Wednesday, July 15, 2015

Isbell, "Emic or Etic?"

THE BIBLE AND INTERPRETATION:
Emic or Etic?
Interpreting the Hebrew Scriptures


A tangential issue that must be addressed is the idea that the negative language the gospels direct against Jews represents nothing more than a family squabble, or conflicts between different groups of first century Jews, and does not reflect Gentile Christians speaking ill of Jews. The evidence offered below indicates that the etic readings of Judaism by the writers of the Synoptic gospels were not part of either mainstream Judaism or any identifiable Jewish sub-group of the era. The ideology presented in these gospels is clearly Christo-centric, and the points being made far too often fit a Roman or Hellenistic context to sustain the idea that we are reading nothing more than the saga of some Jews involved in a petty dispute. In addition, the church fathers, who were certainly not Jewish, had no difficulty in using the NT to denigrate Judaism in a most derogatory fashion.
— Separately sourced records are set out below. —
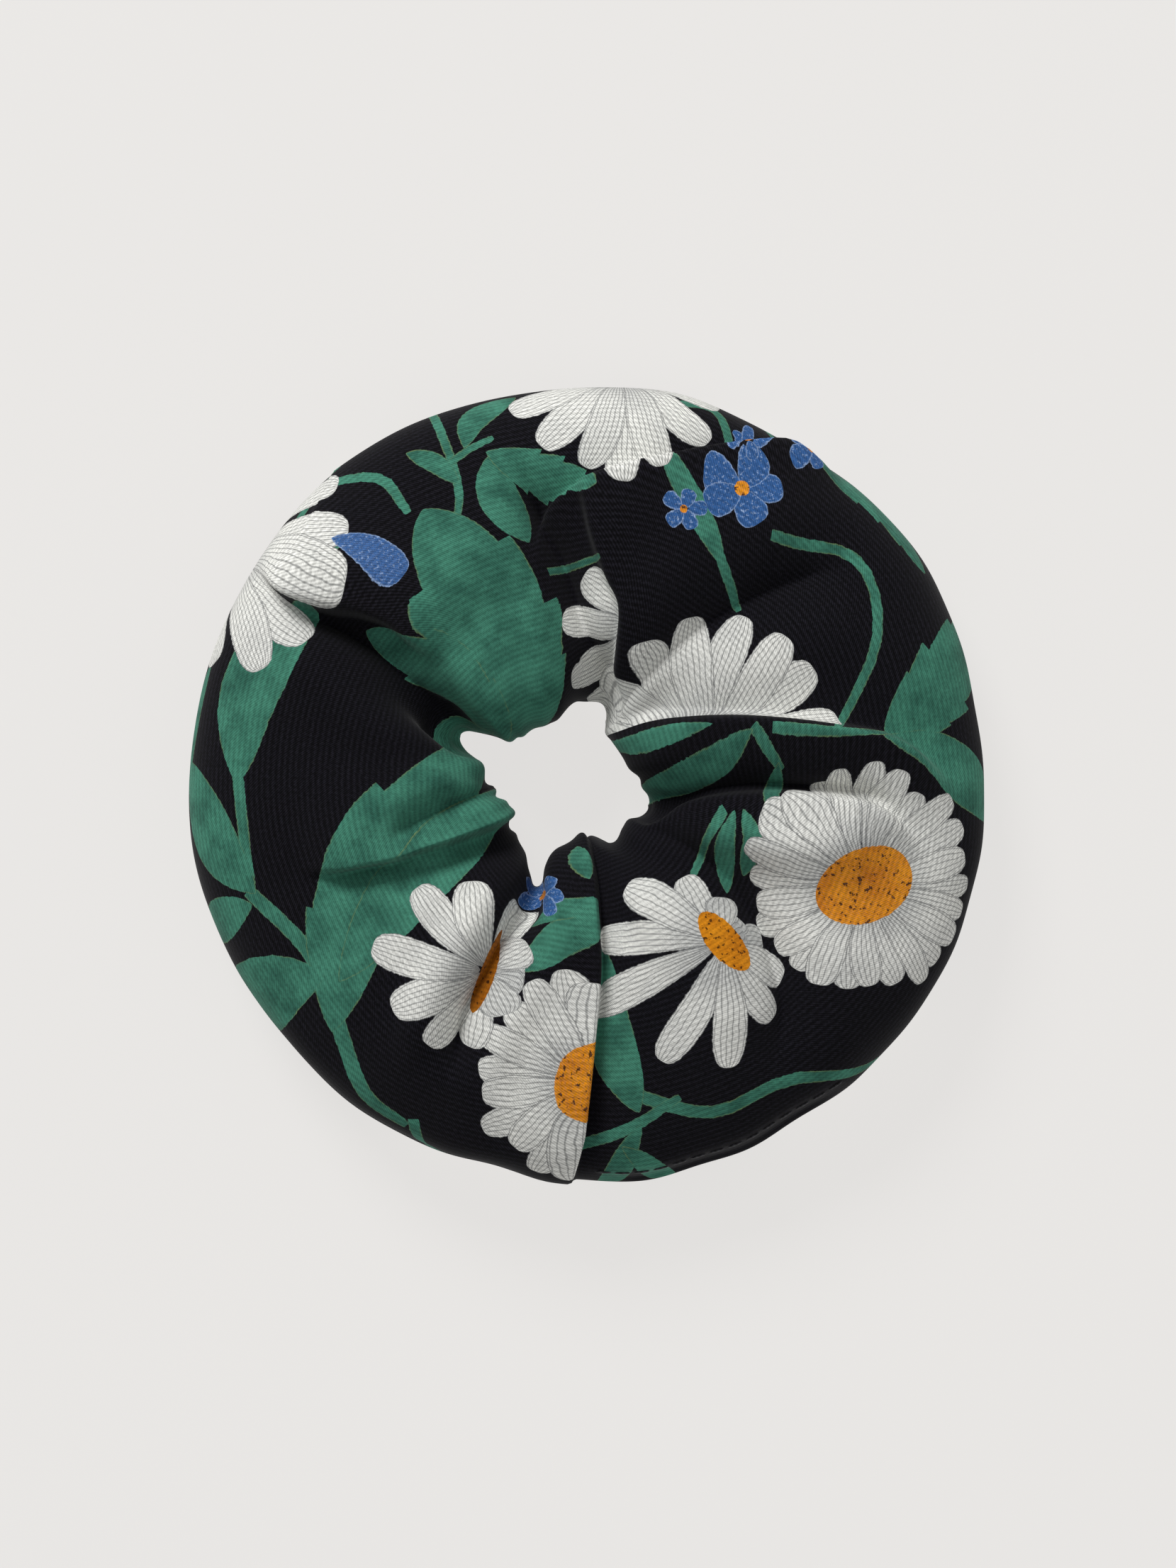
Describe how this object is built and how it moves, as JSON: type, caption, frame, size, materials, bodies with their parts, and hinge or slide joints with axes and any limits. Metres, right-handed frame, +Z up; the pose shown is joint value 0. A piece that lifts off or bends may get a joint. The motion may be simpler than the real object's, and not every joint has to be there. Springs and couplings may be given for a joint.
{
  "type": "scrunchie",
  "caption": "Gathered cloth hair scrunchie lying flat: a printed fabric tube with a long seam, a cross seam and an edge-stitched closing, round a loose lapped elastic loop.",
  "frame": {"origin": "centre of the ring on the plane that it lies on", "axes": "+Z up out of the ring, -Y towards the cross seam, +X to the right with the cross seam nearest"},
  "size_m": [0.112, 0.112, 0.022],
  "materials": {
    "printed_cloth": "matte twill, black ground with a leaf and flower print",
    "sewing_thread": "black spun polyester thread, slight sheen",
    "braided_elastic": "matte flat braid"
  },
  "bodies": {
    "cover": {"cover": "printed_cloth", "long_seam_stitch": "sewing_thread", "cross_seam_stitch": "sewing_thread", "closing_stitch": "sewing_thread"},
    "elastic": {"elastic_band": "braided_elastic", "elastic_join_stitch": "sewing_thread"}
  },
  "joints": [
    {"name": "elastic_turn", "type": "hinge", "parent": "cover", "child": "elastic", "pos_m": [-0.00361, -0.00108, 0.0105], "axis": [0, 0, 1], "continuous": true}
  ]
}
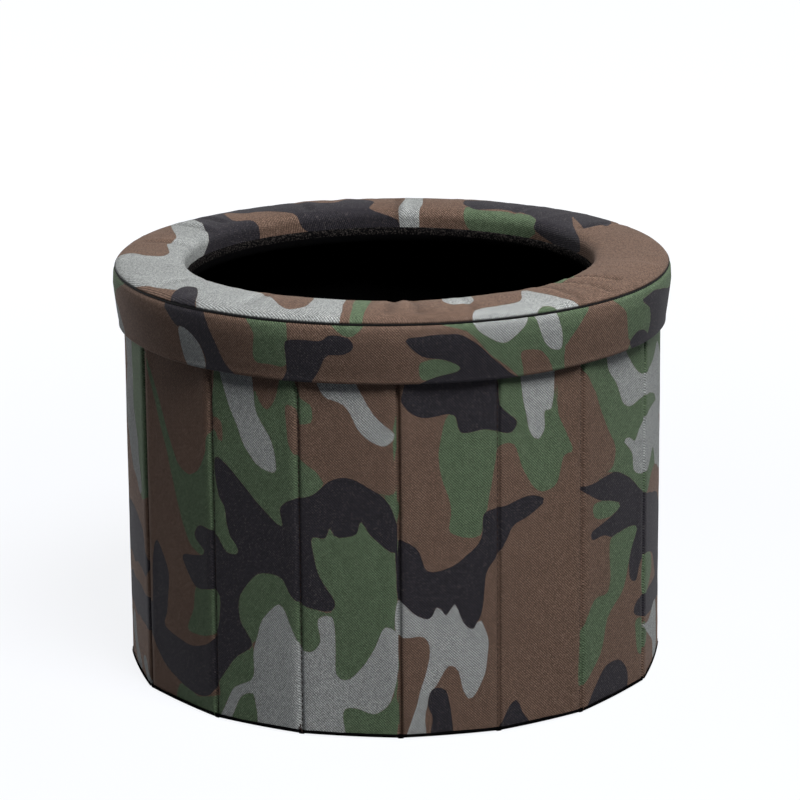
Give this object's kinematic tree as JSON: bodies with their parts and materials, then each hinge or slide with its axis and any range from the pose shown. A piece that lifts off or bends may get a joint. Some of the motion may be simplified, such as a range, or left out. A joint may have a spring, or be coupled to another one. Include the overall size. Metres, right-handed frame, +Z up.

This they could do without the necessity of rephrasing as Gentiles what they read in a Jewish New Testament. All they needed to do was to take seriously the NT on its own terms as they read and understood it. As it stood, it fit well with the decidedly non-Jewish world views and cultures of the church fathers.

See Also: How Jews and Christians Interpret Their Sacred Texts (Resource Publications, 2014).

By Charles David Isbell
Director of Jewish Studies
Louisiana State University
July 2015
Interesting perspective, but I would like to see some interaction with the Second Temple Jewish literature, notably the Qumran sectarian texts and the Enochic literature.